Jul 29, 2009

I'm batting for Lashes (and baseball-batting Erasure)

Despite my recent nigglings at this year's Mercury Music Prize, I still feel the need to tip a winner.

Last year, my bet for Burial got given a hefty Elbow, although my Klaxons tip in 2007 came wonderfully true.

So here's who I'm putting a dime on this year. Bat For Lashes sounds like Suzanne Vega riding a pretty horse which has the face of Kate Bush. This alone is enough to win the Mercury.

BFL's music is indebted to the 80s, but not in as a denim-tearingly obvious way as La Bloody Roux. Who, incidentally, needs to give her keyboards back to Erasure so when I break into their studio, I have something to pummel them with.

Seriously. Vince and Andy should have given up existing 22 years ago, when they were still truly different and interesting.

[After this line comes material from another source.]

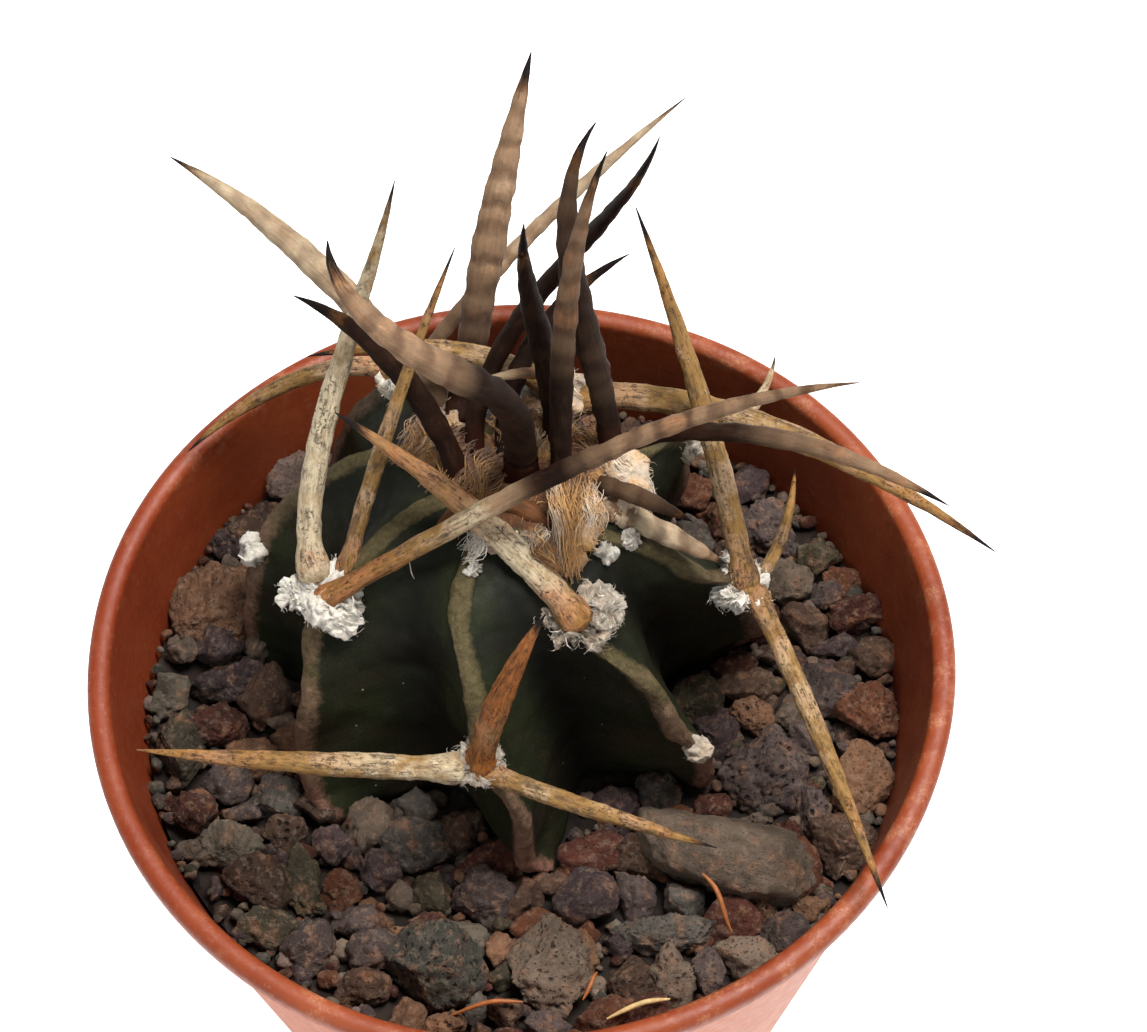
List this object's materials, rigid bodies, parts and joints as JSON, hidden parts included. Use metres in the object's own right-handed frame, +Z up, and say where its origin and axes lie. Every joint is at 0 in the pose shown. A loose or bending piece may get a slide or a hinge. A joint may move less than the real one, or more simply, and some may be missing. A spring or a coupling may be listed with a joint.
{
  "type": "potted cactus",
  "caption": "Small ribbed globe cactus with long curved horn-like spines and woolly areoles, in a round tapered plastic pot topped with lava gravel.",
  "frame": {"origin": "centre of the underside of the pot's floor, on the surface it stands on", "axes": "+Z up along the pot's axis; -Y towards the front, where the picture's camera looks from"},
  "size_m": [0.0574, 0.0603, 0.0822],
  "materials": {
    "pot": "matte",
    "soil": "matte",
    "gravel": "matte",
    "skin": "matte",
    "young_spines": "satin",
    "old_spines": "matte",
    "wool": "matte"
  },
  "bodies": {
    "root": {"pot": "pot", "soil": "soil", "gravel": "gravel", "cactus_body": "skin", "crown": "young_spines", "spines_front_left": "old_spines", "spines_front": "old_spines", "spines_front_right": "old_spines", "spines_right": "old_spines", "spines_back_right": "old_spines", "spines_back_left": "old_spines", "wool_left": "wool", "wool_low_right": "wool"}
  },
  "joints": []
}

La Bloody Roux, for that matter, should also have stopped existing 22 years ago. And she's only 21. When Mr La Roux and Mrs La Roux got jiggy in their south London bedsit in order to create a musically and mentally deranged Alison Moyet, someone should have thrown a great big bucket of cold water over them. Then recorded the startled screams. And sold that recording 22 years later on the basis of, yes, this still sounds better than anything that little dampened La Roux sperm would ever have created in its lifetime.

Where was I?...

I suspect Kasabian will be the favourite, although the Mercury's been quite blokey for the last few years and they probably need to tick the chick box in '09. Very cynical I know, but you don't come to this blog because it reads like Hello!, do you?

She deserves it more than the others, though. Who do you tip for the Mercury?


Phill said...

Yes finally a voice I can agree with La Roux MY ARSE! Also little boots meet my big boots! I'm gettin fed up with this 80's obsession I was brought up believing it was the decade of the devil and haven't really changed my mind.

Isaac Ashe said...

I would actually like Kasabian to win it - of all these albums it's the one I've enjoyed the most.
The Invisible's LP is good too.
I must say Kasabian's only my favourite so far though - I'm yet to sample Led Bib or Sweet Billy Pilgrim in full.
Though moan and gripe, loads of my favourites were overlooked blah sniffle plop.

Fat Roland said...

Phill - Nothing good at all came from the 80s. Not a single thing. Apart from some good things, but apart from them, there was NOTHING.

Isaac - I caught Kasabian the other month and, yes, they were very good. But I stand by my 'tick the chick box' prediction!

steve said...

Oh no, the 80's were a marvelous time - New Order, Depeche Mode, Tears for Fears, Clan of Xymox, Cybotron (and electro in general), Derrick May (techno), Kraftwerk (Computer World), Human League, early Ministry, The Revolting Cocks, Front 242, Duran Duran, The Clash, Echo & the Bunnymen, Talk Talk, Skinny Puppy, Madness, The Specials, Gary Clail and On U Soundsystem, The Cure, The Beastie Boys, Wax Trax! records, Nettwerk recordings- to name a few - the list goes on and on! Need I school you on why the music we love today and from the nineties is largely indebted to the sounds from the eighties? Look at the list of influences name-dropped by all the artists on the first AI compilation for starters. :)

As for Bat for Lashes, I was reminded of the last M83 lp a bit, which is a good thing. I hate to admit it, but they sounded pretty good, at least from what I heard so far. I don't know why I hate to admit that.

Fat Roland said...

Steve - Apart from *those* good things, and The Shamen, S'Express, yes and even Orbital, NOTHING GOOD CAME FROM THE 80S!

My argument seems to be chafing around the edges slightly.

steve said...

Haha, I guess it can be a matter of opinion. For example, if you look past the goofy hair and makeup of bands like Duran Duran, and listen to the synths fro Nick Rhodes (who credits Kraftwerk as a major influence), one can appreciate them more. BUt that could be a whole other topic.

I just think the 80's get a bad rap, usually from the classic rock types who think it was all crap, but when you have groups like Devo, the Jesus and Mary Chain, and Pet Shop Boys, who pretty much set out to destroy the classic rock aesthetic, it's understandable.

I guess I think the 80's should get more credit than it's given.